Yeah, this is more information than I could have asked for! I can't even begin to tell you how much this helps, and how much I appreciate you taking the time to read all of this: THANKS!

You bring up lots of great considerations... I think I'll end up using a little bit of each methods: buying/deploying and "thin provisioning".  To answer your question, a little bit of both happens: I sometimes receive the machines, and set up the machines at HQ, and sometimes we drop the units straight to the employee...

The biggest things, for now, we are trying to accomplish with Profile Manager is to be able to secure units (having the ability to remote lock/wipe, etc...)... I think as we move along we will add more payloads, and also consider adding iOS devices, but not until I can test further.

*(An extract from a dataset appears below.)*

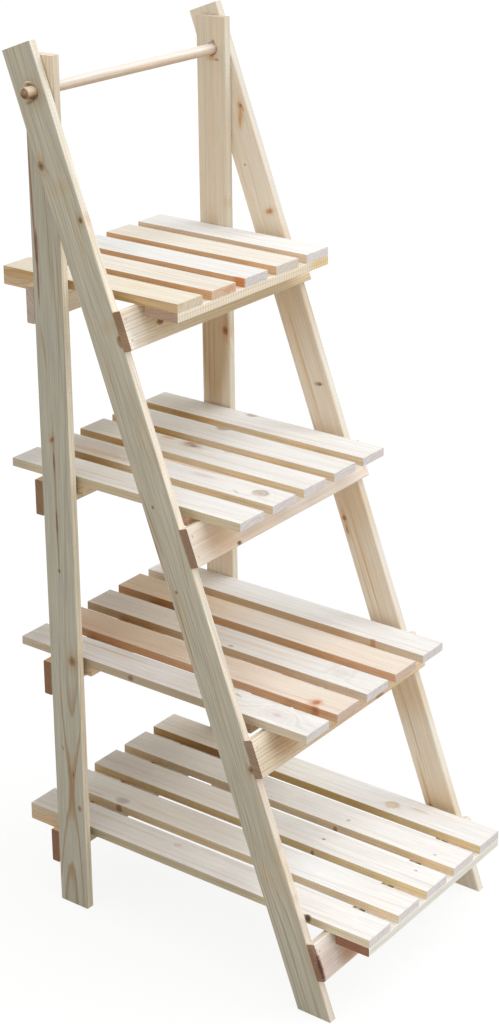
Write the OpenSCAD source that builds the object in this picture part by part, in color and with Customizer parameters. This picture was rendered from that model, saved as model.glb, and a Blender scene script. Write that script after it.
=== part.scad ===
// Folding ladder stand for plants: two lath frames crossed on one dowel, with four loose slatted shelves.
// Millimetres, +Z up. The front frame leans back to -Y at its feet. The origin is on the floor, under the
// middle of the stand's bounding box.

/* [Frames] */
// Width over the outer faces of the front legs
frame_w = 360; // [300:1:600]
// Height of the dowel above the floor
pivot_z = 1070; // [1000:1:1150]
// Lean of the front legs from the vertical, in degrees
front_lean = 20.9; // [19:0.1:22]
// Lean of the rear legs from the vertical, in degrees, with the feet towards the front
rear_lean = 0.9; // [0:0.1:1.5]
// How far the front legs stand above the dowel, along the leg
front_top = 55; // [30:1:90]
// How far the rear legs stand above the dowel, along the leg
rear_top = 41; // [25:1:80]
// Heights of the four rail tops above the floor, from the top shelf down
tier_z = [832, 586, 341, 99]; // [80:1:860]

/* [Laths] */
// Thickness of the planed lath that legs, rails and battens are cut from
board_t = 12; // [10:0.5:14]
// Width of a leg
leg_w = 45; // [36:0.5:48]
// Height of a front rail
front_rail_h = 48; // [36:0.5:52]
// Height of a rear rail
rear_rail_h = 46; // [36:0.5:52]
// Width of a batten under the slats
batten_w = 48; // [30:0.5:48]
// Width of a slat
slat_w = 46.5; // [30:0.5:60]
// Thickness of a slat
slat_t = 11; // [8:0.5:14]
// Size of the bevel planed along every long edge
arris = 1; // [0.4:0.1:1.5]

/* [Shelves] */
// Width of a shelf over its outer slats
shelf_w = 303; // [240:1:303]
// Slats in a shelf
slat_count = 5; // [3:1:5]
// How far each shelf's slats reach past its front rail, from the top shelf down
front_overhang = [59, 56, 57, 57]; // [50:1:70]
// How far each shelf's slats reach past its rear rail, from the top shelf down
rear_overhang = [53, 51, 52, 52]; // [50:1:70]
// How far each loose shelf lies to the right of the middle, from the top shelf down
shelf_shift = [3.6, 0.5, 2.5, 3.6]; // [-3.8:0.1:3.8]
// Shelves whose battens lie outside the rails, so that the frames can't spread: 1 outside, 0 inside
batten_outside = [1, 0, 0, 1]; // [0:1:1]
// Play between an inside batten and the front rail, from the top shelf down
front_play = [0, 8, 11.5, 0]; // [0:0.5:20]
// Play between an inside batten and the rear rail
rear_play = 4; // [1:0.5:20]

/* [Pivot] */
// Diameter of the dowel
dowel_d = 14; // [10:0.5:18]
// How far the dowel stands out of each front leg
dowel_out = 13; // [2:1:30]
// How far the front legs' holes are drilled ahead of the middle of the leg
front_hole_shift = 4.4; // [0:0.1:8]
// How far the rear legs' holes are drilled ahead of the middle of the leg
rear_hole_shift = 1; // [0:0.1:3]
// Gap between a rear leg and the front leg beside it
side_gap = 0.5; // [0.3:0.1:2]
// Gap round the dowel in the front legs, which turn on it
running_gap = 0.08; // [0.05:0.01:0.1]
// Gap round the dowel in the rear legs, where it is glued
glue_gap = 0.03; // [0.02:0.01:0.05]
// How much wider each dowel hole has broken out at its mouth, all round
mouth_gap = 1.6; // [0.5:0.1:2.5]
// Depth of the broken-out mouth
mouth_depth = 2; // [0.5:0.1:3]
// How far the mouths of the front legs' holes have slipped, along Y and Z of the leg
front_mouth_slip = [-1, -0.8]; // [-1.5:0.1:1.5]
// How far the mouths of the rear legs' holes have slipped, along Y and Z of the leg
rear_mouth_slip = [-1, 0.7]; // [-1.5:0.1:1.5]

/* [Nails] */
// Length of a rail nail
rail_nail_l = 30; // [20:1:40]
// Length of a slat nail, driven up through the batten
slat_nail_l = 20; // [15:0.5:21]
// Diameter of a nail's shank
nail_d = 1.8; // [1.2:0.1:2.5]
// Diameter of a nail's flat head
nail_head_d = 3.4; // [2.6:0.1:4]
// Distance of a rail nail from the rail's long edge
nail_inset = 11.5; // [8:0.5:15]

/* [Hidden] */
$fn = 32;
left = -1;
right = 1;
tiers = len(tier_z);
last = tiers - 1;
pine = [0.93, 0.87, 0.74];
pine_dark = [0.86, 0.76, 0.60];
steel = [0.45, 0.43, 0.42];

// Local Y of the laths' faces, in the frames that turn with the legs about the dowel.
front_leg_y = front_hole_shift - leg_w / 2;
rear_leg_y = rear_hole_shift + leg_w / 2;
rear_w = frame_w - 2 * board_t - 2 * side_gap;
leg_reach = (pivot_z + leg_w) / cos(front_lean);

// Distance of each rail's top face from the dowel, along the leg, so that the slats lie on its top edge.
seat_gap = 0.02;
front_rail_s = [for (z = tier_z)
    (pivot_z + (board_t - front_leg_y - arris) * sin(front_lean) - z + seat_gap) / cos(front_lean)];
rear_rail_s = [for (z = tier_z)
    (pivot_z - (rear_leg_y + arris) * sin(rear_lean) - z + seat_gap) / cos(rear_lean)];

// Y of the rails' top corners, counted from the dowel.
front_outer = [for (s = front_rail_s) (front_leg_y - board_t) * cos(front_lean) - s * sin(front_lean)];
front_inner = [for (s = front_rail_s) front_leg_y * cos(front_lean) - s * sin(front_lean)];
rear_outer = [for (s = rear_rail_s) (rear_leg_y + board_t) * cos(rear_lean) - s * sin(rear_lean)];
rear_inner = [for (s = rear_rail_s) rear_leg_y * cos(rear_lean) - s * sin(rear_lean)];

// The bottom shelf reaches furthest forward and the top shelf furthest back.
pivot_y = (front_overhang[last] - front_outer[last] - rear_outer[0] - rear_overhang[0]) / 2;
shelf_front = [for (k = [0 : last]) pivot_y + front_outer[k] - front_overhang[k]];
shelf_rear = [for (k = [0 : last]) pivot_y + rear_outer[k] + rear_overhang[k]];
shelf_left = [for (shift = shelf_shift) shift - shelf_w / 2];
slat_pitch = (shelf_w - slat_w) / (slat_count - 1);

// Y where each batten starts.
front_batten_y = [for (k = [0 : last])
    batten_outside[k] ? shelf_front[k] : pivot_y + front_inner[k] + front_play[k]];
rear_batten_y = [for (k = [0 : last])
    (batten_outside[k] ? shelf_rear[k] : pivot_y + rear_inner[k] - rear_play) - batten_w];

// Nails: the head's thickness, the point's length, the gap round them, and their places.
nail_head_t = 0.9;
nail_tip = 3;
nail_gap = 0.05;
nail_x = frame_w / 2 - board_t / 2;
rear_nail_x = rear_w / 2 - board_t / 2;
slat_nail_dx = slat_w / 4;
slat_nail_dy = batten_w / 5;

// A lath's section with its four edges eased.
module eased_section(a, b)
    polygon([
        [arris, 0], [a - arris, 0], [a, arris], [a, b - arris],
        [a - arris, b], [arris, b], [0, b - arris], [0, arris]]);

// Laths that run along each axis, with one corner at the origin.
module lath_x(length, depth, height)
    rotate([90, 0, 90])
        linear_extrude(length)
            eased_section(depth, height);

module lath_y(width, length, height)
    translate([0, length, 0])
        rotate([90, 0, 0])
            linear_extrude(length)
                eased_section(width, height);

module lath_z(thick, depth, length)
    linear_extrude(length)
        eased_section(thick, depth);

// The frames that turn with the legs about the dowel.
module front_frame()
    translate([0, pivot_y, pivot_z])
        rotate([-front_lean, 0, 0])
            children();

module rear_frame()
    translate([0, pivot_y, pivot_z])
        rotate([-rear_lean, 0, 0])
            children();

// A nail along +Z with its head's face at the origin, as one revolved outline.
module nail(length)
    rotate_extrude()
        polygon([
            [0, 0], [nail_head_d / 2, 0], [nail_head_d / 2, nail_head_t], [nail_d / 2, nail_head_t],
            [nail_d / 2, length - nail_tip], [0, length]]);

// The hole that a nail fills: the head is driven flush.
module nail_hole(length)
    rotate_extrude()
        polygon([
            [0, -1], [nail_head_d / 2 + nail_gap, -1], [nail_head_d / 2 + nail_gap, nail_head_t],
            [nail_d / 2 + nail_gap, nail_head_t], [nail_d / 2 + nail_gap, length + nail_gap],
            [0, length + nail_gap]]);

// Two nails at each end of every rail, one near each long edge.
module at_front_nails(ks, sides)
    for (k = ks, side = sides, z = [nail_inset, front_rail_h - nail_inset])
        translate([side * nail_x, front_leg_y - board_t, -front_rail_s[k] - z])
            rotate([-90, 0, 0])
                children();

module at_rear_nails(ks, sides)
    for (k = ks, side = sides, z = [nail_inset, rear_rail_h - nail_inset])
        translate([side * rear_nail_x, rear_leg_y + board_t, -rear_rail_s[k] - z])
            rotate([90, 0, 0])
                children();

// Two nails, set on a diagonal, where a slat crosses a batten.
module at_slat_nails(k, slats)
    for (i = slats, y = [front_batten_y[k], rear_batten_y[k]], d = [-1, 1])
        translate([
            shelf_left[k] + i * slat_pitch + slat_w / 2 + d * slat_nail_dx,
            y + batten_w / 2 + d * slat_nail_dy,
            tier_z[k] - board_t])
            children();

// The hole across a leg for the dowel.
module dowel_hole(gap)
    rotate([0, 90, 0])
        cylinder(d = dowel_d + 2 * gap, h = 2 * frame_w, center = true);

// The mouth of a dowel hole, broken out by the drill on one face of a leg.
module dowel_mouth(face_x, slip)
    translate([face_x, slip[0], slip[1]])
        rotate([0, 90, 0])
            cylinder(d = dowel_d + 2 * mouth_gap, h = 2 * mouth_depth, center = true);

// Everything below the floor: it cuts the feet level.
module below_floor()
    translate([-frame_w, -2 * leg_reach, -leg_reach])
        cube([2 * frame_w, 4 * leg_reach, leg_reach]);

module front_leg(side)
    color(pine)
        difference() {
            front_frame()
                difference() {
                    translate([side * nail_x - board_t / 2, front_leg_y, -leg_reach])
                        lath_z(board_t, leg_w, leg_reach + front_top);
                    dowel_hole(running_gap);
                    dowel_mouth(side * frame_w / 2, front_mouth_slip);
                    at_front_nails([0 : last], [side])
                        nail_hole(rail_nail_l);
                }
            below_floor();
        }

module rear_leg(side)
    color(pine)
        difference() {
            rear_frame()
                difference() {
                    translate([side * rear_nail_x - board_t / 2, rear_leg_y - leg_w, -leg_reach])
                        lath_z(board_t, leg_w, leg_reach + rear_top);
                    dowel_hole(glue_gap);
                    dowel_mouth(side * (rear_w / 2 - board_t), rear_mouth_slip);
                    at_rear_nails([0 : last], [side])
                        nail_hole(rail_nail_l);
                }
            below_floor();
        }

// The dowel that both frames turn on, with its sawn ends eased.
module pivot_dowel()
    let (length = frame_w + 2 * dowel_out, r = dowel_d / 2)
        color(pine)
            translate([-length / 2, pivot_y, pivot_z])
                rotate([0, 90, 0])
                    rotate_extrude()
                        polygon([
                            [0, 0], [r - arris, 0], [r, arris], [r, length - arris],
                            [r - arris, length], [0, length]]);

// A front rail, nailed flat on the front edges of the front legs.
module front_rail(k)
    color(pine_dark)
        front_frame()
            difference() {
                translate([-frame_w / 2, front_leg_y - board_t, -front_rail_s[k] - front_rail_h])
                    lath_x(frame_w, board_t, front_rail_h);
                at_front_nails([k], [left, right])
                    nail_hole(rail_nail_l);
            }

// A rear rail, nailed flat on the rear edges of the rear legs.
module rear_rail(k)
    color(pine_dark)
        rear_frame()
            difference() {
                translate([-rear_w / 2, rear_leg_y, -rear_rail_s[k] - rear_rail_h])
                    lath_x(rear_w, board_t, rear_rail_h);
                at_rear_nails([k], [left, right])
                    nail_hole(rail_nail_l);
            }

// A slat, laid from front to back on the two rails.
module slat(k, i)
    color(pine)
        difference() {
            translate([shelf_left[k] + i * slat_pitch, shelf_front[k], tier_z[k]])
                lath_y(slat_w, shelf_rear[k] - shelf_front[k], slat_t);
            at_slat_nails(k, [i])
                nail_hole(slat_nail_l);
        }

// A batten across the underside of the slats. It hooks the shelf over a rail.
module batten(k, y)
    color(pine_dark)
        difference() {
            translate([shelf_left[k], y, tier_z[k] - board_t])
                lath_x(shelf_w, batten_w, board_t);
            at_slat_nails(k, [0 : slat_count - 1])
                nail_hole(slat_nail_l);
        }

module shelf_nails(k)
    color(steel)
        at_slat_nails(k, [0 : slat_count - 1])
            nail(slat_nail_l);

module front_frame_nails()
    color(steel)
        front_frame()
            at_front_nails([0 : last], [left, right])
                nail(rail_nail_l);

module rear_frame_nails()
    color(steel)
        rear_frame()
            at_rear_nails([0 : last], [left, right])
                nail(rail_nail_l);

front_leg(left);  // front_leg_left
front_leg(right);  // front_leg_right
rear_leg(left);  // rear_leg_left
rear_leg(right);  // rear_leg_right
pivot_dowel();
front_frame_nails();
rear_frame_nails();
for (k = [0 : last]) {
    front_rail(k);
    rear_rail(k);
    batten(k, front_batten_y[k]);
    batten(k, rear_batten_y[k]);
    shelf_nails(k);
    for (i = [0 : slat_count - 1])
        slat(k, i);
}
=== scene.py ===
# %% [markdown]
# # A folding ladder stand for plants
# The stand is made of planed softwood laths: two leaning frames that cross on a dowel, and four
# loose slatted shelves. Its shapes come from the packed CAD model, which is loaded as a fixed frame.
# This lesson gives every board its own wood: annual rings that run through the solid, knots where
# branches crossed the board, and end grain where the saw went across it.

# %% Load the frame
import math

import bpy
import numpy as np
from mathutils import Matrix, Vector


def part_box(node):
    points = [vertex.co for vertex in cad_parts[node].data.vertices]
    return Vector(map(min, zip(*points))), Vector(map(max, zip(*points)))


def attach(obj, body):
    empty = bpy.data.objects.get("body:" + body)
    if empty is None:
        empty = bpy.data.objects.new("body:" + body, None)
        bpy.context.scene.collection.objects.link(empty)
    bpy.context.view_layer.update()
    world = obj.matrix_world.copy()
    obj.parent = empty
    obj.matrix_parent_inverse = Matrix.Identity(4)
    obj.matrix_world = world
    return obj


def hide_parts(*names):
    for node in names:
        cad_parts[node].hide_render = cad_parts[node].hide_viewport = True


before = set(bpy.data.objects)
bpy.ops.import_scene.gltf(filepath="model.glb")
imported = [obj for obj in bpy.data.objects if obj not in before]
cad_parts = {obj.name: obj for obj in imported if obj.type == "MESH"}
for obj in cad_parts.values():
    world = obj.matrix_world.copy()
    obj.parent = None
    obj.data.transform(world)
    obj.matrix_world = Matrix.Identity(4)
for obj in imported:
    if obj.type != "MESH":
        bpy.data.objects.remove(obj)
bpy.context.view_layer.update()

MM = 0.001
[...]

As far as the SSL stuff, and Code Sign cert stuff, I may just leave things the way they are setup for OD and Profile Manager (signing configurations) by default, or perhaps apply my system SSL to OD... I have yet to find any solid documentation on how to properly implement the CS cert (either thru Apple, forums, books, etc.)... and you are not the first person I've seen say that in some/most cases, it's just not necessary.  I don't blame you for not knowing, and for not actually testing... I guess if most people aren't talking about it, then it most not be as big of deal as I'm making it. Maybe I'm overthinking it too much.

I am excited about using VPP... that's another reason our company is looking into a lot of this stuff... there are some core OS X apps we'd like to distribute to employees without having to "share" an Apple ID, and actually be legitimate about things.

Again, thank you for the advice and considerations... I'm headed over to iBooks to write a great review of your first book!  Can't wait for the rest... good luck!